My forecast for principal use of phones or reduced size tablets is for locating products, receiving appropriate offers and dialoging with network store service associates for pertinent/helpful information while shopping.

Just read eMarketer forecasts that the number of U.S. mobile coupon users has risen from 12.3 million in 2010 and is on track to grow to 53.2 million by 2014. The perfect place to issue coupons for the highest rate of redemption is standing beside the product.

Karen S. Herman
Karen S. Herman
10 years ago

Disruption in the marketplace is the new norm and yes, mobile devices are definitely part of the in-store shopping experience.

Consumers have integrated smartphones and tablets into their daily lives and will frequent retailers who accomodate with in-store Wi-Fi, targeted promotions, price matching, reminders on items they like (Shopkick app), emailing receipts, etc.

Retailers need to adapt with CRM that works for tech savvy consumers.

Dan Frechtling
Dan Frechtling
10 years ago

As Nikki notes, the behavior that most immediately comes to mind is showrooming. But there are other areas where mobile is faster, cheaper, and better.

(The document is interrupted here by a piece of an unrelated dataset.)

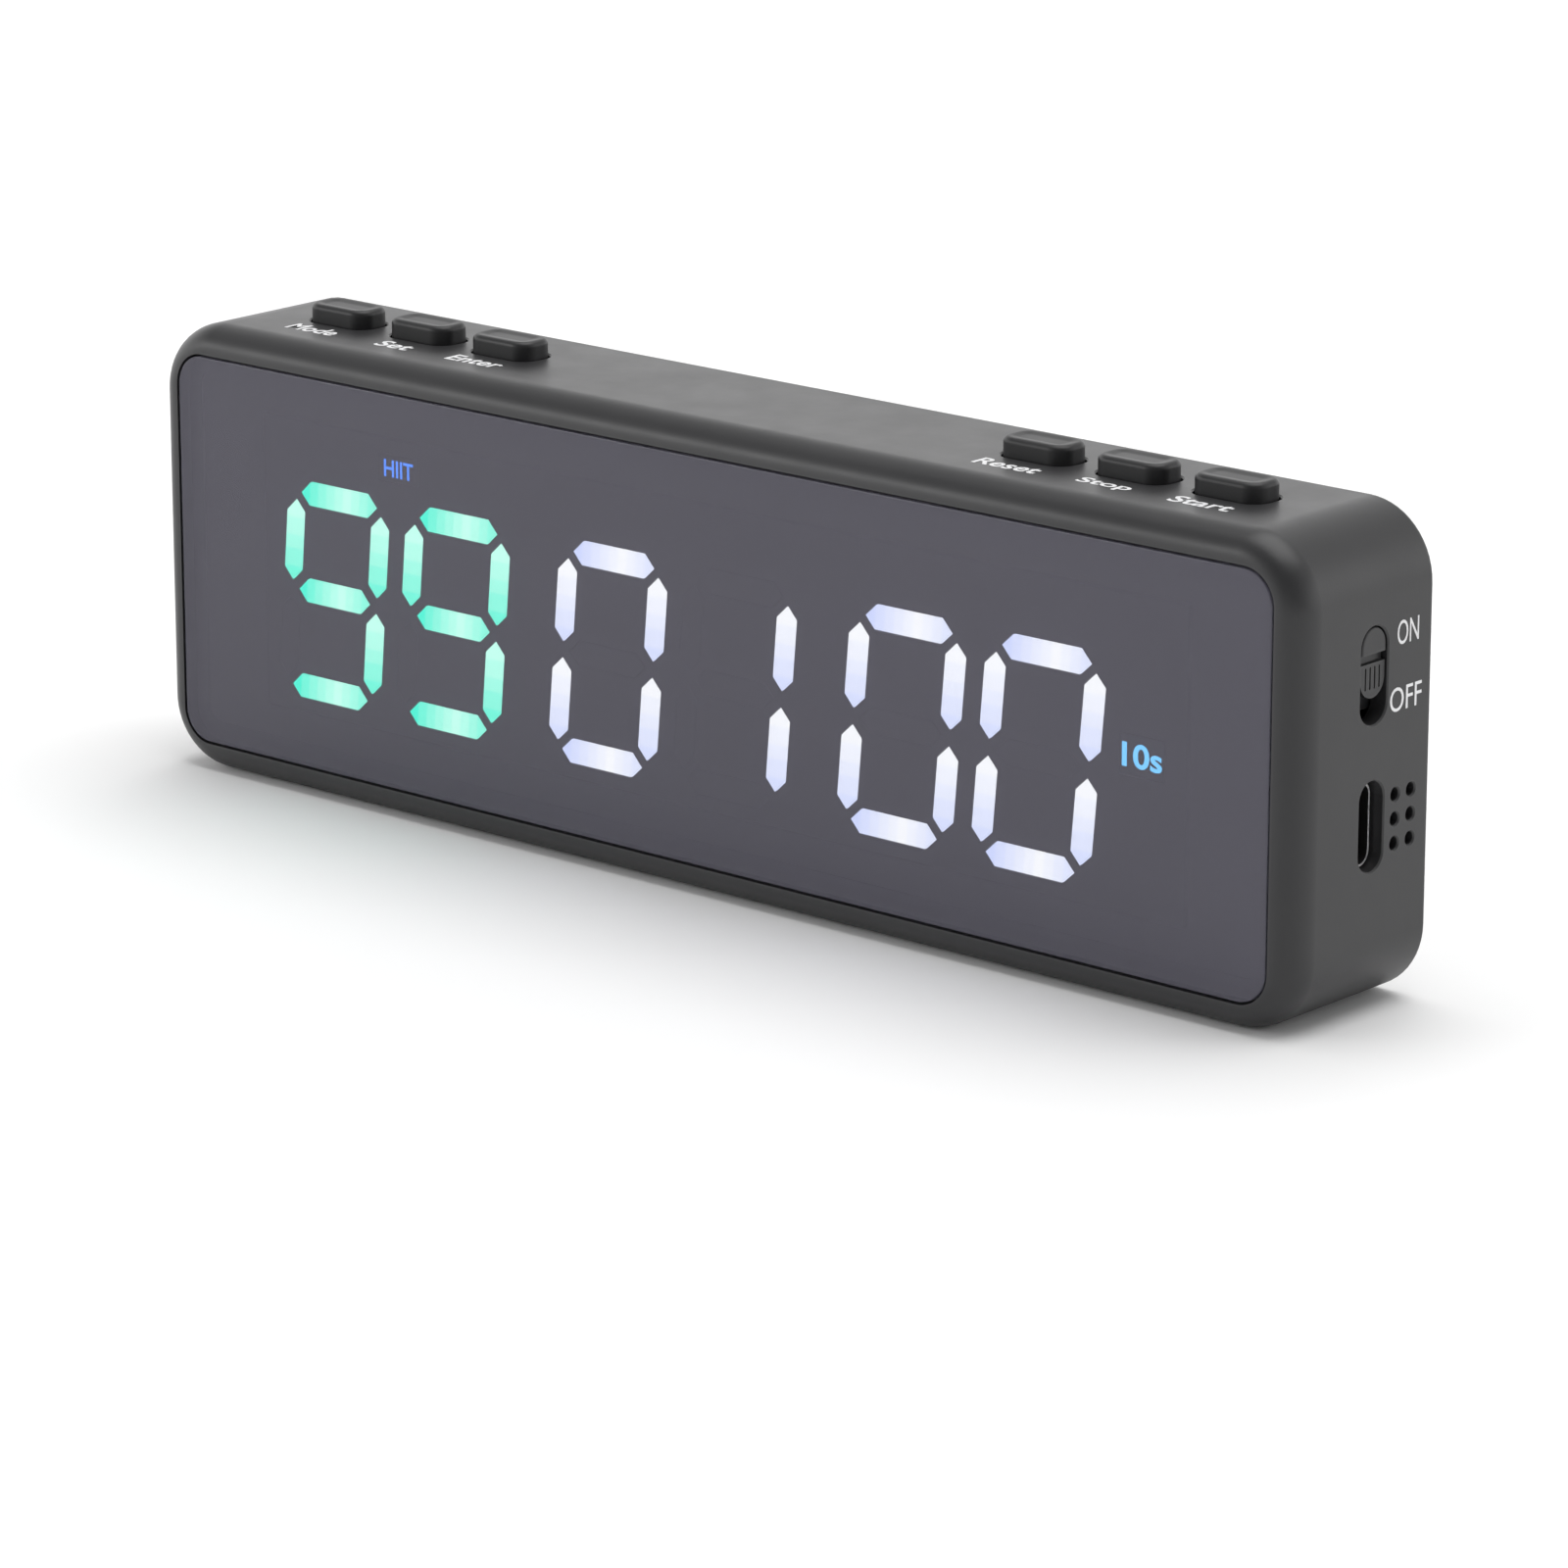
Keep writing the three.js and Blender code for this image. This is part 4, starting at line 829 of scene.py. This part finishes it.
def glow_ramp(name, deep, pale, strength):
    """Finishes from the deep end of a glow to its pale, bright middle."""
    steps = []
    for i in range(GLOW_LEVELS):
        share = i / (GLOW_LEVELS - 1)
        colour = tuple(d + (p - d) * share for d, p in zip(deep, pale))
        steps.append(glow_finish(f"{name}_{i + 1}", colour, strength, (0.3, 0.3, 0.3)))
    return steps


GLOW_STRENGTH = 6.0
green_glow = glow_ramp("green_glow", (0.0, 0.8, 0.56), (0.46, 0.92, 0.76), GLOW_STRENGTH)
white_glow = glow_ramp("white_glow", (0.52, 0.59, 0.87), (0.84, 0.86, 0.88), GLOW_STRENGTH)
deep_blue_glow = glow_finish("deep_blue_glow", (0.05, 0.24, 1.0), GLOW_STRENGTH, (0.1, 0.15, 0.3))
pale_blue_glow = glow_finish("pale_blue_glow", (0.14, 0.56, 1.0), GLOW_STRENGTH, (0.1, 0.15, 0.3))
unlit_bar = moulded("unlit_bar", (0.010, 0.010, 0.011), (0.014, 0.014, 0.015), 0.6)
milky_plate = moulded("milky_plate", (0.05, 0.05, 0.05), (0.065, 0.065, 0.065), 0.55)
print("glow finishes:", 2 * GLOW_LEVELS + 2)

# %% Bars
DIGIT_HEIGHT = 22.2 * MM
DIGIT_WIDTH = 13.0 * MM
BAR_THICKNESS = 2.65 * MM
BAR_TIP_GAP = 0.75 * MM
MIDDLE_TIP_GAP = 1.1 * MM
POST_TIP_GAP = 0.95 * MM
SLANT = math.tan(math.radians(5))
PLATE_THICKNESS = 0.8 * MM
PLATE_CORNER = 0.4 * MM
BAR_ROOT = 0.05 * MM
SLICES = 18
BARS = {
    "a": (0, 1, False), "g": (0, 0, False), "d": (0, -1, False),
    "f": (-1, 0.5, True), "b": (1, 0.5, True), "e": (-1, -0.5, True), "c": (1, -0.5, True),
}
FIGURES = {"0": "abcdef", "1": "bc", "9": "abcdfg"}


def glow_level(share, upright):
    """Which level a slice shows, at a share of the bar's length from its left or lower end."""
    if upright:
        bright = min(1, 0.1 + 1.05 * share)
    else:
        bright = 1 - abs(share - 0.62) * 1.7
    return max(0, min(GLOW_LEVELS - 1, round(bright * (GLOW_LEVELS - 1))))


def pointed_bar(length, upright, low_y, high_y):
    """A bar with pointed ends in the XZ plane, sliced across its length and pulled along Y."""
    half = BAR_THICKNESS / 2
    bm = bmesh.new()
    bmesh.ops.create_circle(bm, cap_ends=True, segments=6, radius=2 * half)
    bmesh.ops.rotate(bm, matrix=Matrix.Rotation(math.radians(30), 3, "Z"), verts=bm.verts)
    bmesh.ops.scale(bm, vec=(1, 1 / math.sqrt(3), 1), verts=bm.verts)
    for side in (-1, 1):
        end = [v for v in bm.verts if v.co.x * side > 0]
        bmesh.ops.translate(bm, vec=(side * (length / 2 - 2 * half), 0, 0), verts=end)
    for i in range(1, SLICES):
        sliced(bm, Vector(((i / SLICES - 0.5) * length, 0, 0)), (1, 0, 0))
    thickened(bm, high_y - low_y)
    for face in bm.faces:
        share = face.calc_center_median().x / length + 0.5
        face.material_index = 1 + glow_level(share, upright)
    if upright:
        bmesh.ops.rotate(bm, matrix=Matrix.Rotation(math.radians(90), 3, "Z"), verts=bm.verts)
    bmesh.ops.rotate(bm, matrix=Matrix.Rotation(math.radians(90), 3, "X"), verts=bm.verts)
    bmesh.ops.translate(bm, vec=(0, high_y, 0), verts=bm.verts)
    return bm


# %% Digits
def join_bm(target, source):
    """Adds the geometry of one bmesh to another, with its material numbers."""
    data = bpy.data.meshes.new("joining")
    bmesh.ops.recalc_face_normals(source, faces=source.faces)
    source.to_mesh(data)
    source.free()
    target.from_mesh(data)
    bpy.data.meshes.remove(data)


def digit(number, figure, glow):
    """The plate and bars of one digit. Slot 0 is the plate, then the glow levels, then unlit."""
    low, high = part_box(f"digit_{number}")
    middle = (low + high) / 2
    plate_y = high.y - PLATE_THICKNESS
    bm = bmesh.new()
    for letter, (side, level, upright) in BARS.items():
        gap = POST_TIP_GAP if upright else BAR_TIP_GAP if level else MIDDLE_TIP_GAP
        length = (DIGIT_HEIGHT / 2 if upright else DIGIT_WIDTH) - 2 * gap
        bar = pointed_bar(length, upright, low.y, plate_y + BAR_ROOT)
        if letter not in FIGURES[figure]:
            for face in bar.faces:
                face.material_index = GLOW_LEVELS + 1
        bmesh.ops.translate(bar, vec=(side * DIGIT_WIDTH / 2, 0, level * DIGIT_HEIGHT / 2), verts=bar.verts)
        join_bm(bm, bar)
    lean = SLANT * (high.z - low.z)
    half_width = (high.x - low.x - lean) / 2
    plate_low = (-half_width, plate_y, low.z - middle.z)
    plate_high = (half_width, high.y, high.z - middle.z)
    join_bm(bm, rounded_slab(plate_low, plate_high, Y, PLATE_CORNER, 3))
    shear = Matrix.Identity(4)
    shear[0][2] = SLANT
    bmesh.ops.transform(bm, matrix=shear, verts=bm.verts)
    bmesh.ops.translate(bm, vec=(middle.x, 0, middle.z), verts=bm.verts)
    data = bpy.data.meshes.new(f"digit_bars_{number}")
    bm.to_mesh(data)
    bm.free()
    piece = bpy.data.objects.new(f"digit_bars_{number}", data)
    scene.collection.objects.link(piece)
    for material in [milky_plate, *glow, unlit_bar]:
        data.materials.append(material)
    return dress(piece, None, "case", [f"digit_{number}"])


SHOWN = "990100"
GREEN_DIGITS = 2
for number, figure in enumerate(SHOWN, 1):
    digit(number, figure, green_glow if number <= GREEN_DIGITS else white_glow)
print("digits made:", len(SHOWN))

# %% [markdown]
# ## Lit words and printed words
# Two small signs stand beside the digits, and short words are printed next to the buttons and the
# slider. Text objects give clean outlines. Each is turned into a mesh, scaled to the height and
# width it has on the timer, and laid on its surface as a thin layer of ink or light.

# %% Text helper
INK_THICKNESS = 0.02 * MM
ink = moulded("printed_ink", (0.72, 0.72, 0.73), (0.86, 0.86, 0.87), 0.6, grain=4200, grain_depth=0.000008)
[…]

Scanning. Walmart’s Scan & Go iPhone app allows shoppers to scan product barcodes and add to their cart. At check out, the app displays a QR code screen to wirelessly transfer the list of scanned items into the register and pay.

Indoor Mapping. Walgreens has mapped 7,000 to 8,000 stores and connected inventory data with in-store location. This is a natural fit with shopping lists and an opportunity to serve relevant offers. Usage rates are an open question.

E-receipts. They’re convenient for shoppers and good for the environment. They also are a gold mine for retailers. E-receipt opt-ins build a retailer’s database of email addresses of recent active shoppers. They also create a new direct response channel.

Shoppers and retailers occasionally are at odds over mobile technology. Shoppers see that mobile shortens the time and distance of shopping. Retailers fear price transparency. But viewing mobile as an opportunity for retailers to serve first, promote second is a win-win.